Members of the factory management attempt to set the factory on fire as part of a fraud scheme but are discovered by May, so they lock her inside the factory as they set it on fire. May calls Yam's house and reaches Yam's mother, who finds Yam and the other factory workers playing football against a rival team. They rush to the burning factory and rescue May, then fix the damaged machinery and borrow flour from friends in order to satisfy the existing orders. May's father is pleased and gives half of the company shares to the employees in thanks for saving the factory.

==Production==
The film was shot in Hong Kong.

==Release==
The film had a theatrical run in Hong Kong from 10 to 25 August 1985, earning HK$16,931,337, followed by a theatrical release in Taiwan on 19 October 1985.

==Reception==

=== Critical response ===
Reviewer Andrew Saroch of fareastfilms.com gave the film a rating of 3 out of 5 stars, writing, "Although it doesn't rank as top notch Hui or Hark, there is still much to keep the viewer absorbed here. There's some very well handled comic scenarios that manage to move from cliché to humour; foremost among these is the romance between Samuel Hui and Joey Wong which is oft-seen, but given a fresh treatment here. Those expecting the typical Tsui Hark flair and innovation may be disappointed by this straight-forward comedy, but it still shows his ability to add something to even the most well-trod narratives."

Reviewer Kozo of lovehkfilm.com called the film "a surprisingly effective comedy", writing, "There is a bouncy fifties feel to Tsui’s modern comedy. The factory is a communal place of camaraderie and bright, day-glo dreams. However, there is an abnormal amount of political hubbub mixed in with the four-color fun. [...] Tsui Hark’s direction is as scattershot and screwball as ever, but it works in giving us this minor eighties gem. By eighties HK standards, that is."

A review on RoweReviews reads, "Extremely political but not in a way that is didactic or forceful, Working Class instead utilizes farce to elucidate the absurdities of this system and its false promises towards labor; serfdom hasn't been abolished by merely repositioned - sworn loyalty to a lord is merely replaced by the same expectations from the managerial class in a rapidly booming Hong Kong. The anarchical nature of our main protagonists, their actions represent an implicit refusal to conform to the social order presented in front of them, is not a rejection of labor or hard work but a rejection of the inequalities and subjugation which the newly formed managerial class wields."

A review by Sean Gilman on The Chinese Cinema reads, "Working Class I think gets closer to the heart of what makes Tsui a great filmmaker: the mixing of New Wave politics with popular genre filmmaking.
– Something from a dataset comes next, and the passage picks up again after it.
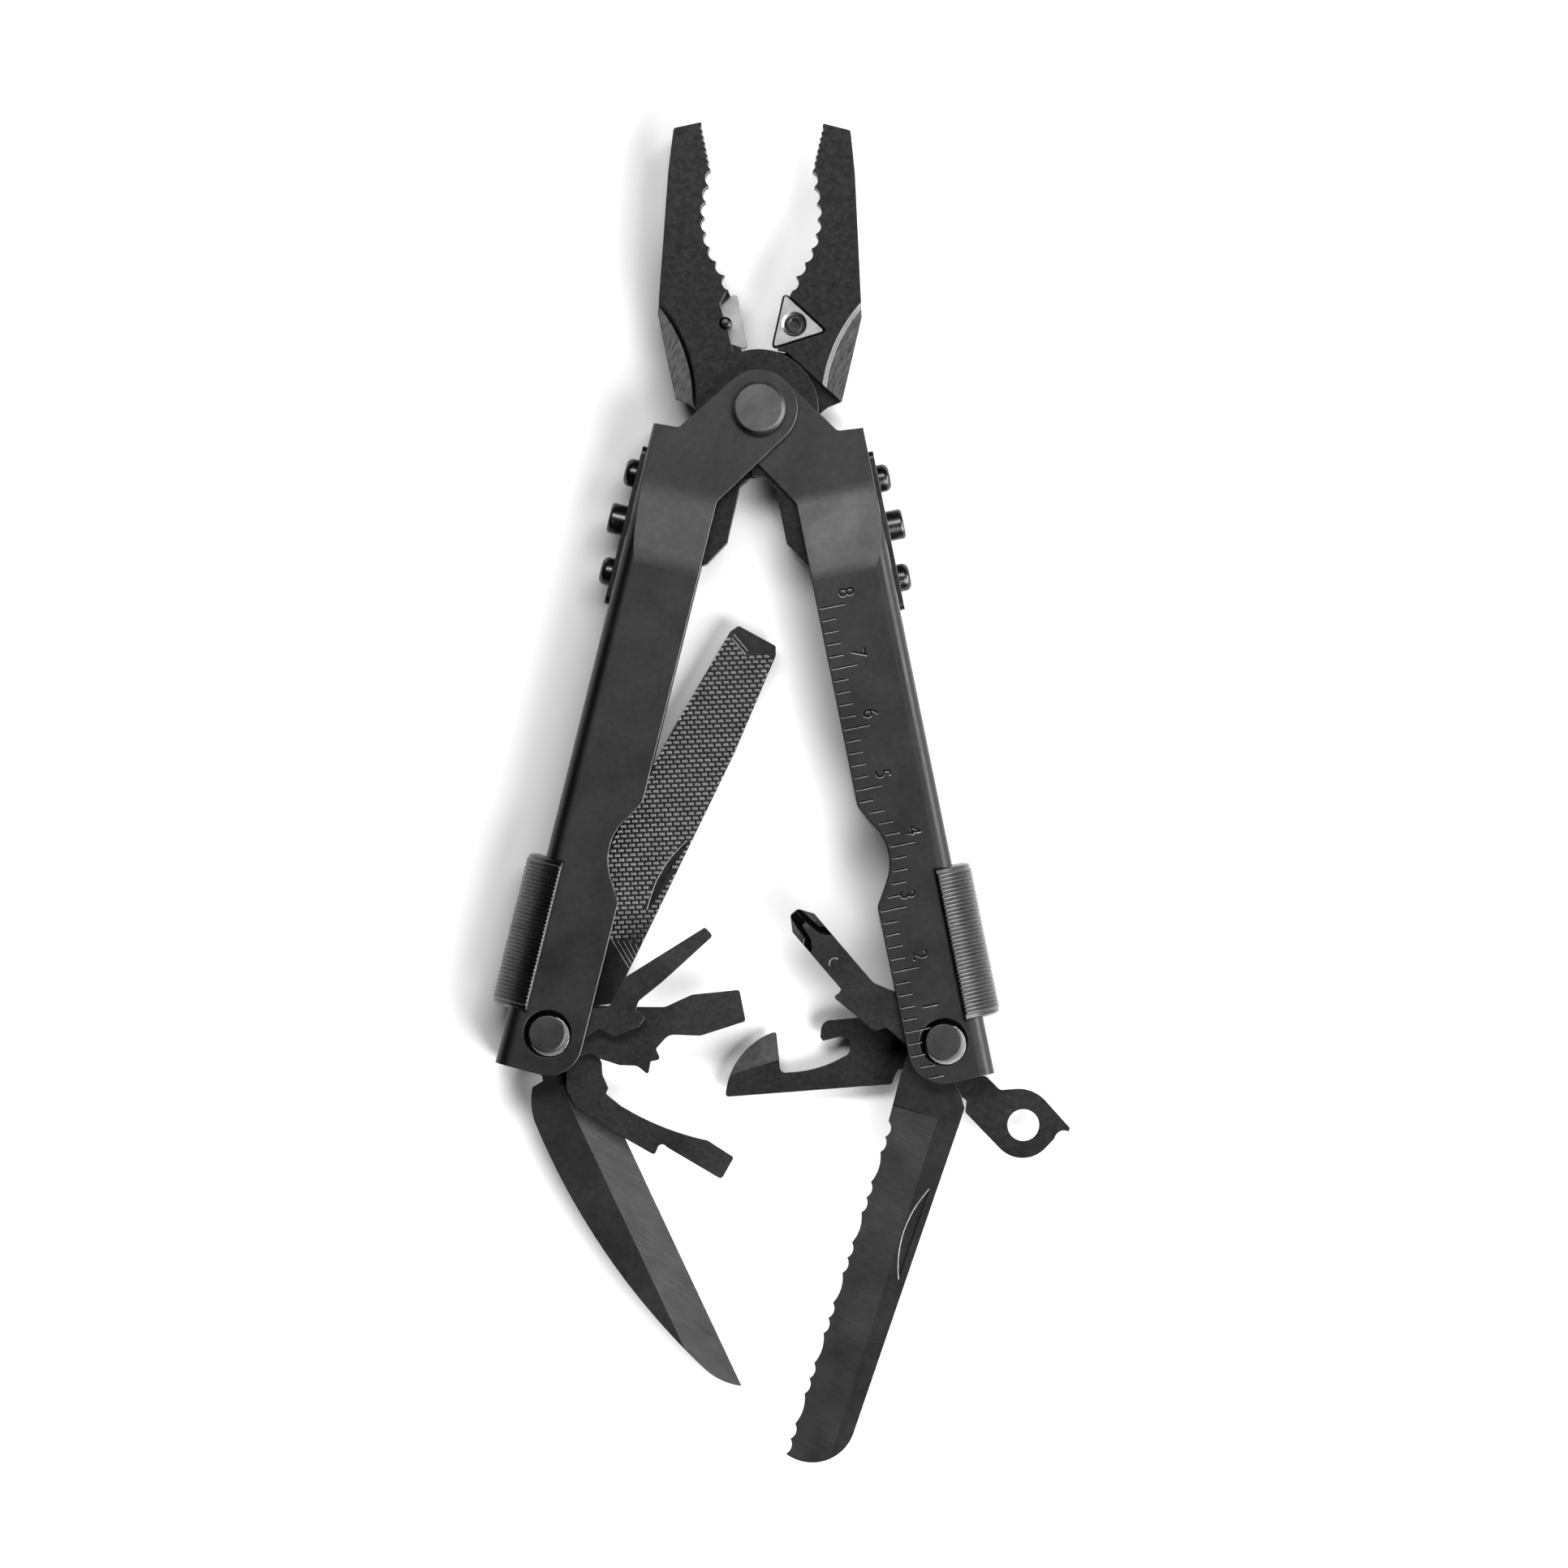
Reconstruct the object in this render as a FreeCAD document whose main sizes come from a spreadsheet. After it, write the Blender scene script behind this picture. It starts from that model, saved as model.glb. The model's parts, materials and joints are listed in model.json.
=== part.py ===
import FreeCAD, Part
import math
import os

import Sketcher
from FreeCAD import Placement, Rotation, Vector

# A pliers multi tool lying on its back with every tool swung out.
# +X runs to the right, +Y towards the jaws, +Z up out of the front face. The origin is on the
# resting surface, under the middle of the whole tool. Each piece is drawn in a frame of its own:
#   jaws     pivot at the origin, closed jaws pointing along +Y
#   handles  pivot at the origin, handle hanging down along -Y
#   tools    own axle at the origin, tool pointing along +Y as it lies folded in the handle
# Left-hand and right-hand pieces share one function, where side is -1 on the left and +1 on the
# right. Height 0 in those frames is the middle of the tool's thickness.
# An outline is a list of corners: (x, y) is a sharp one, (x, y, radius) a rounded one, and
# (via_x, via_y, x, y) ends an arc that passes through the first point.

doc = FreeCAD.newDocument("multi_tool")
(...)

It's not the commodification or assimilation of leftist ideals into a corporate mainstream, but the repackaging of them as a shiny, goofy treat, a cookie full of arsenic for the exploitative middle managers of the world."
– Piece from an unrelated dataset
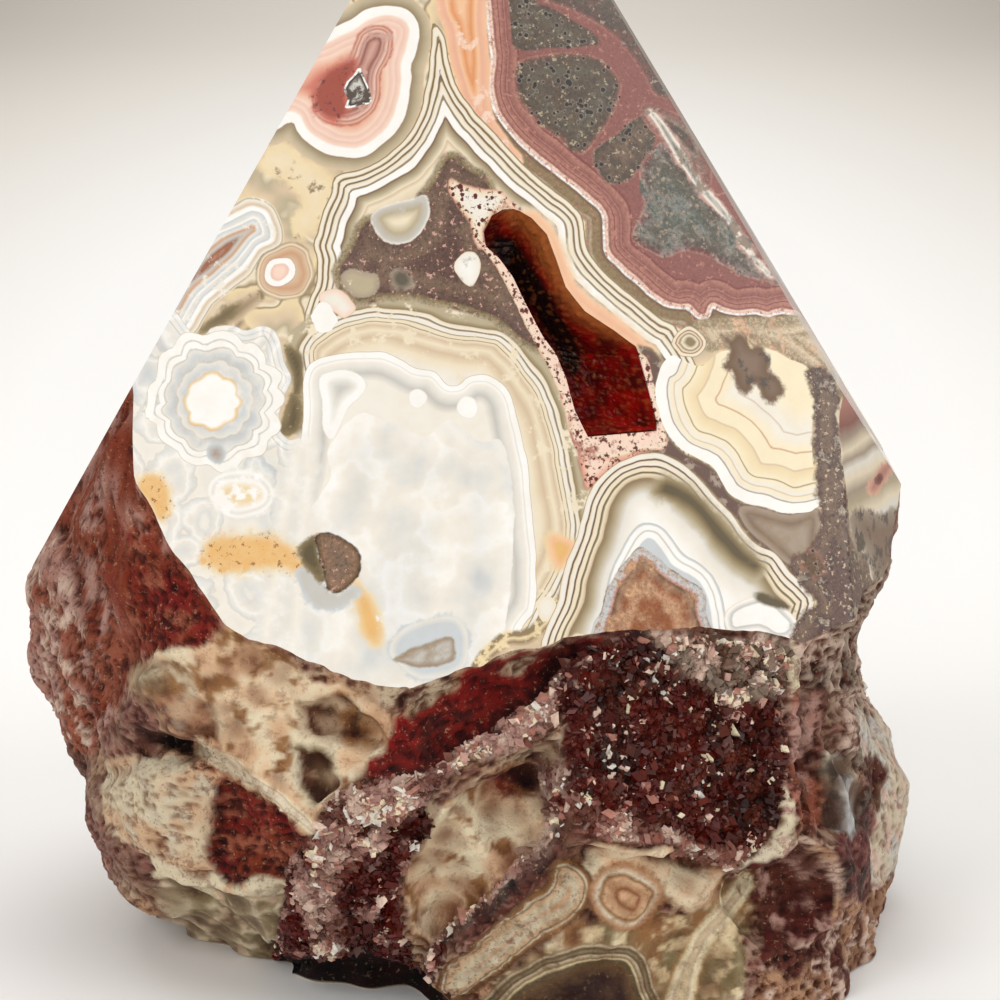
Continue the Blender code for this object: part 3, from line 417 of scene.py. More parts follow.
    "foot_lens": (0.4, "0 bronze, 0.4 bronze", None, (750, 594, 764, 592, 784, 602, 796, 612, 780, 608,
        762, 603)),
    "cream_band": (0.25, "0 tan, 0.15 cream, 0.5 milk", None, (498, 674, 530, 652, 560, 640, 584, 633,
        588, 642, 560, 654, 530, 668, 505, 686)),
    "tan_corner": (0.4, "-0.2 olive, 0.5 taupe, 1.2 tan, 1.6 taupe, 2.2 tan", "rusty", (698, 322, 740, 320,
        790, 318, 840, 320, 850, 385, 838, 400, 826, 420, 815, 400, 808, 375, 790, 360, 770, 348, 750, 338,
        730, 340, 715, 350, 700, 342)),
    "fan": (0.05,
        "0 white, 0.9 white, 0.98 taupe, 1.08 milk, 1.5 ivory, 1.58 tan, 1.68 milk, 2.3 ivory, 2.38 taupe, "
        "2.5 ivory, 3.6 straw, 3.7 tan, 3.84 ivory, 5 ivory, 5.1 clay, 5.24 ivory, 6.6 milk, 6.7 tan, "
        "6.84 milk, 9 ivory", None, (672, 356, 662, 366, 656, 382, 656, 400, 662, 420, 672, 439, 687, 454,
        712, 465, 721, 480, 730, 494, 747, 503, 767, 506, 790, 514, 819, 506, 816, 480, 811, 451, 813, 422,
        814, 394, 810, 371, 790, 360, 770, 350, 740, 350, 718, 352, 701, 365, 684, 362)),
    "fan_patch": (0.5, "0 drab, 0.3 umber, 1.2 drab", ("spots", "rock"), (721, 335, 730, 340, 741, 333,
        753, 345, 764, 348, 770, 362, 768, 372, 778, 376, 786, 391, 776, 402, 764, 398, 757, 384, 748, 394,
        738, 388, 730, 372, 720, 368, 729, 352)),
    "little_eye": (0.05,
        "0 umber, 0.08 cream, 0.25 cream, 0.35 rust, 0.45 cream, 0.6 taupe, 0.75 cream, 1 olive", None,
        None),
    "strip": (0.5, "0 umber, 0.3 matrix, 0.8 drab, 1.8 matrix", "rough", (806, 372, 822, 366, 838, 384,
        839, 423, 842, 454, 847, 501, 853, 540, 867, 557, 880, 590, 870, 660, 790, 660, 800, 615, 818, 603,
        800, 585, 786, 562, 800, 552, 812, 545, 822, 520, 820, 506, 816, 480, 813, 450, 814, 420, 812, 394)),
    "porous_patch": (0.5, "0 rose, 0.5 umber", "porous", (800, 555, 812, 548, 824, 556, 826, 572, 812, 580,
        802, 570)),
    "side_face": (0.05,
        "0 tan, 3.5 milk, 4.4 cream, 5.4 ash, 6.2 pearl, 7 cream, 8 sage, 9 ash, 10 cream, 10.9 milk, "
        "11.6 ash, 12.4 cream, 13.4 ash, 14.4 mauve, 16 rose", None, (840, 378, 843, 393, 839, 423, 842, 454,
        847, 501, 853, 540, 867, 557, 880, 584, 960, 560, 960, 440, 870, 350)),
    "side_grey": (0.6, "0 ash, 0.6 stone, 1.5 drab", ("blotches", "rock"), (848, 515, 862, 508, 880, 512,
        900, 510, 920, 520, 900, 570, 880, 590, 866, 560, 862, 548, 858, 560)),
    "side_pink": (0.5, "0 salmon, 0.5 rose", None, (868, 486, 880, 466, 892, 454, 897, 462, 886, 482,
        874, 494)),
    "side_dot": (0.2, "0 mauve, 0.3 maroon", None, None),
    "pocket_wall": (0.1, "0.2 salmon, 0.35 apricot, 0.7 russet, 1.5 maroon, 2.6 blood", None, None),
}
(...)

In an essay on medium.com, author @jamestkirk83 wrote, "Tsui is an intensely political director, and even his silliest movies can have a double consciousness, delivering absurd jokes and crazy action while they obliquely gesture to a political argument. You can see it in something like his early slapstick comedy Working Class, a feel-good flick about workers changing the conditions in their noodle factory; if the film is frothy and romantic, it's because Tsui wants to deliver its proletariat fantasy in the most palatable and digestible format possible."

The review of the film on sogoodreviews.com reads, "Tsui Hark depicts the struggles between the workers and the employers rather simplistically (work together is the complex moral of the story here) but at a time where Tsui was on a creative roll, Working Class expectedly succeeds as a pleasant product of the era that simply wouldn't have worked as well today. The social commentary on display never goes mature places as such and relies more on wacky comedy but truth of the matter is that most of what we see is very amusing."

Reviewer Simon of the14amazons.co.uk wrote, "All pretty goofy stuff, but a very well crafted film. Characters are rounded, script is good and direction is top notch. Most enjoyable. Besides the comedy, he also works a little bit of politics into the film, the basic working class on the shop floor vs. corrupt management being a non-too subtle statement, but he doesn't try to rub your face in it."

=== Award nominations ===
Samuel Hui was nominated for the Hong Kong Film Award for Best Original Film Song at the 5th Hong Kong Film Awards for the song "The Most Important Thing Is to Have Fun" but did not win.